A North Star Metric is the single most important metric that best captures the core value your product or marketing efforts deliver to customers and the business. It’s important because it provides a singular focus, aligning all marketing activities and reporting towards a common, overarching goal, preventing teams from getting lost in a sea of less impactful metrics.
How often should marketing reports be generated?
The frequency of marketing reports depends entirely on the audience and purpose. Operational reports for campaign managers might be daily or weekly, focusing on immediate optimizations. Strategic reports for marketing leadership are typically monthly. Executive summaries for C-suite and board members are usually quarterly, focusing on high-level business impact and ROI.
What’s the difference between vanity metrics and actionable metrics?
Vanity metrics are numbers that look good on paper but don’t directly correlate with business growth or provide actionable insights (e.g., high impression counts with low engagement). Actionable metrics directly inform decisions and reflect progress towards business objectives (e.g., Customer Acquisition Cost, Return on Ad Spend, lead-to-customer conversion rate).

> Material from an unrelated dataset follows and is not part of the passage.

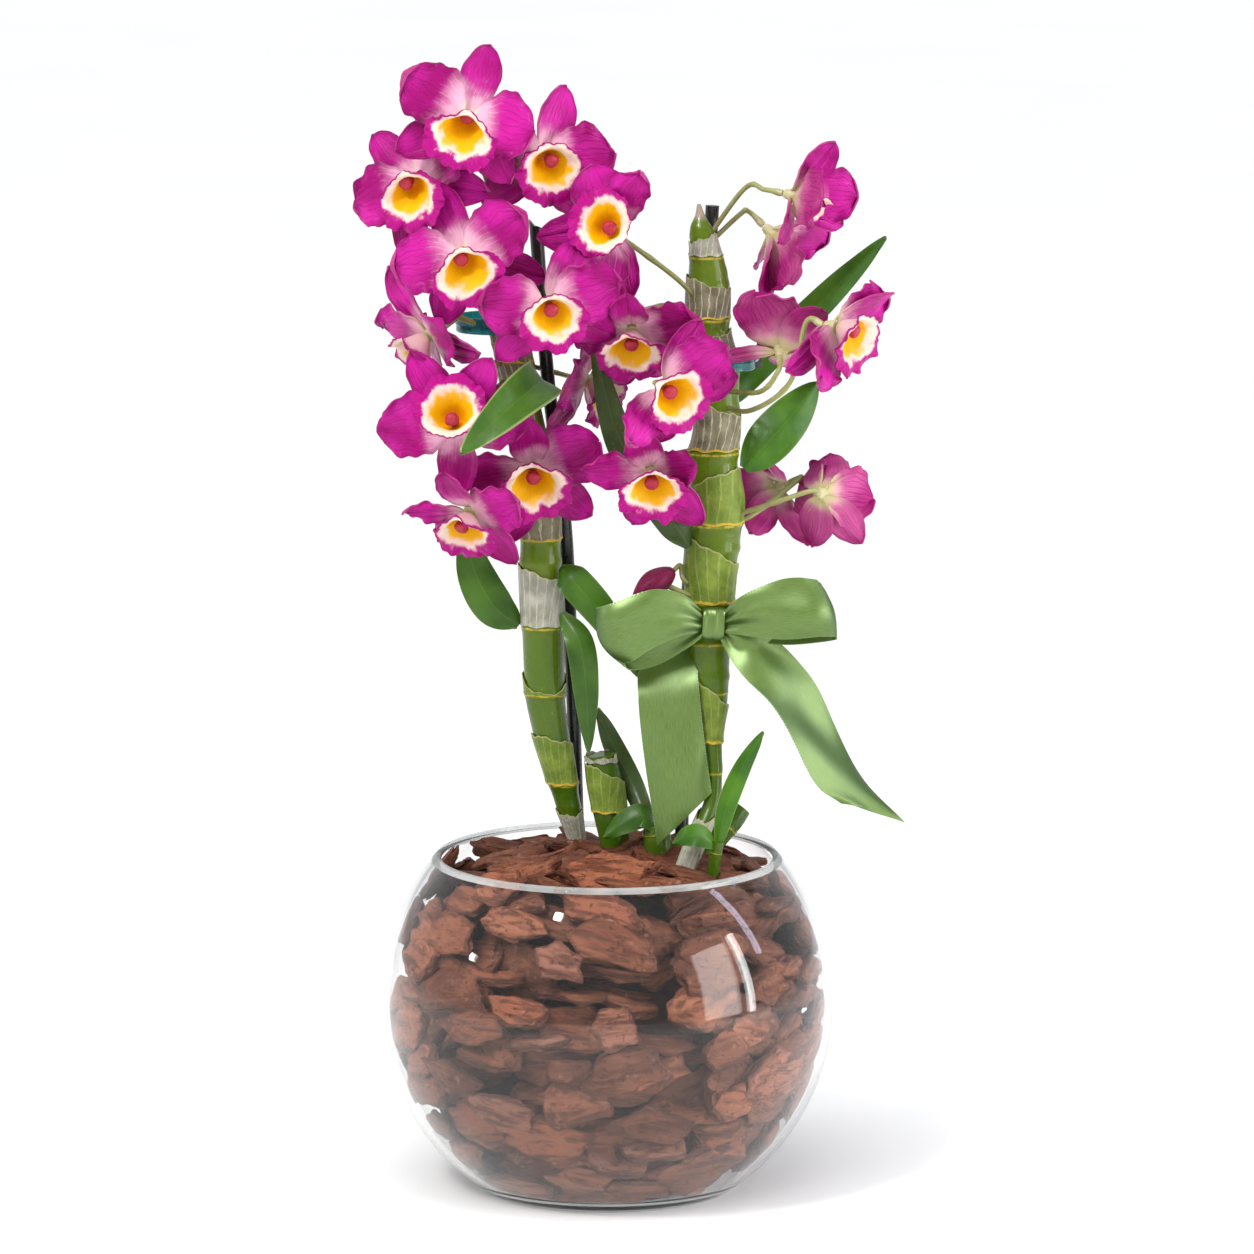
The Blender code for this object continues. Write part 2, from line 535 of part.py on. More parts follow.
def blade_shape(route, side, width, fold, wave=0.0, foot=FOOT_SHARE):
    """A leaf along a route, folded along its midrib."""
    def shape(t, v):
        u = 1 - (1 - t) ** 1.15
        middle = smooth_between(route, u)
        ahead = (smooth_between(route, u + 0.02) - smooth_between(route, u - 0.02)).normalized()
        across = (side - ahead * side.dot(ahead)).normalized()
        above = ahead.cross(across)
        full = math.sin(math.pi * u ** 0.85) if u < 1 else 0.0
        share = max(full, 0.0) ** 0.8
        half = width / 2 * max(share, foot * (1 - u) + 0.09 * u)
        lift = fold * half * abs(v) + wave * math.sin(math.tau * 1.4 * u + v) * v * v
        return middle + across * half * v + above * lift

    return shape


def leaf(name, row, material):
    cane, height, side_angle, way, width, fold, inset = row
    stations = CANE_LEFT if cane == "left" else CANE_RIGHT
    middle, radius = cane_at(stations, height)
    turn = math.radians(side_angle)
    out = Vector((math.cos(turn), math.sin(turn), 0))
    view = Vector((0, -1, 0.15))
    side = (vector_mm(way[-1]) - middle).cross(view).normalized()
    sideways = FOOT_SHARE * width / 2 * MM * abs(side.dot(out))
    foot = middle + out * (radius * NODE_SWELL + SEAT + sideways - inset * MM)
    route = [foot] + [vector_mm(row) for row in way]
    thing = sheet_piece(name, 5, 2, blade_shape(route, side, width * MM, fold, 0.0012), LEAF_THICKNESS)
    thing.name = name
    thing.data.name = name
    thing.data.materials.append(material)
    return thing


def glass_bowl(material):
    """The ball's wall as one closed profile, turned by a Screw."""
    inner = BOWL_RADIUS - GLASS
    rim = math.acos(RIM_RADIUS / BOWL_RADIUS)

    def arc(radius, lowest, steps, upward):
        angles = [lowest + (rim - lowest) * k / steps for k in range(steps + 1)]
        points = [(radius * math.cos(a), BOWL_CENTRE + radius * math.sin(a)) for a in angles]
        return points if upward else points[::-1]

    inner_low = -math.asin((BOWL_CENTRE - GLASS_FLOOR) / inner)
    outer_low = -math.asin(BOWL_CENTRE / BOWL_RADIUS)
    inside = arc(inner, inner_low, BOWL_ARC_STEPS, True)
    outside = arc(BOWL_RADIUS, outer_low, BOWL_ARC_STEPS, False)
    top = ((inside[-1][0] + outside[0][0]) / 2, (inside[-1][1] + outside[0][1]) / 2 + RIM_BEAD)
    profile = [(0.0, GLASS_FLOOR)] + inside + [top] + outside + [(0.0, 0.0)]
    builder = bmesh.new()
    spots = [builder.verts.new((x, 0, z)) for x, z in profile]
    for pair in zip(spots, spots[1:]):
        builder.edges.new(pair)
    thing = place("glass_bowl", mesh_from(builder, "glass_bowl"), material)
    turn = thing.modifiers.new("turn", "SCREW")
    turn.steps = BOWL_SIDES
    turn.render_steps = BOWL_SIDES
    turn.use_merge_vertices = True
    turn.merge_threshold = 0.00001
    turn.use_smooth_shade = True
    return thing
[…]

Always prioritize actionable metrics.
Can I use free tools for marketing reporting automation?
Absolutely. For many small to medium-sized businesses, Google Looker Studio (formerly Data Studio) is an excellent free tool that integrates seamlessly with Google Analytics, Google Ads, YouTube, and other data sources. It allows for custom dashboard creation and automation, making it a powerful resource for efficient reporting.
How do I convince stakeholders to adopt a new reporting framework?
Start by demonstrating the current pain points: slow decision-making, confusion over marketing’s impact, or wasted budget. Then, present a clear vision of how the new framework will solve these problems, emphasizing the benefits like faster insights, clearer ROI, and improved strategic alignment. Pilot the new framework with one key stakeholder or department to showcase its value before a full rollout. Data-driven results from your pilot will be your strongest argument.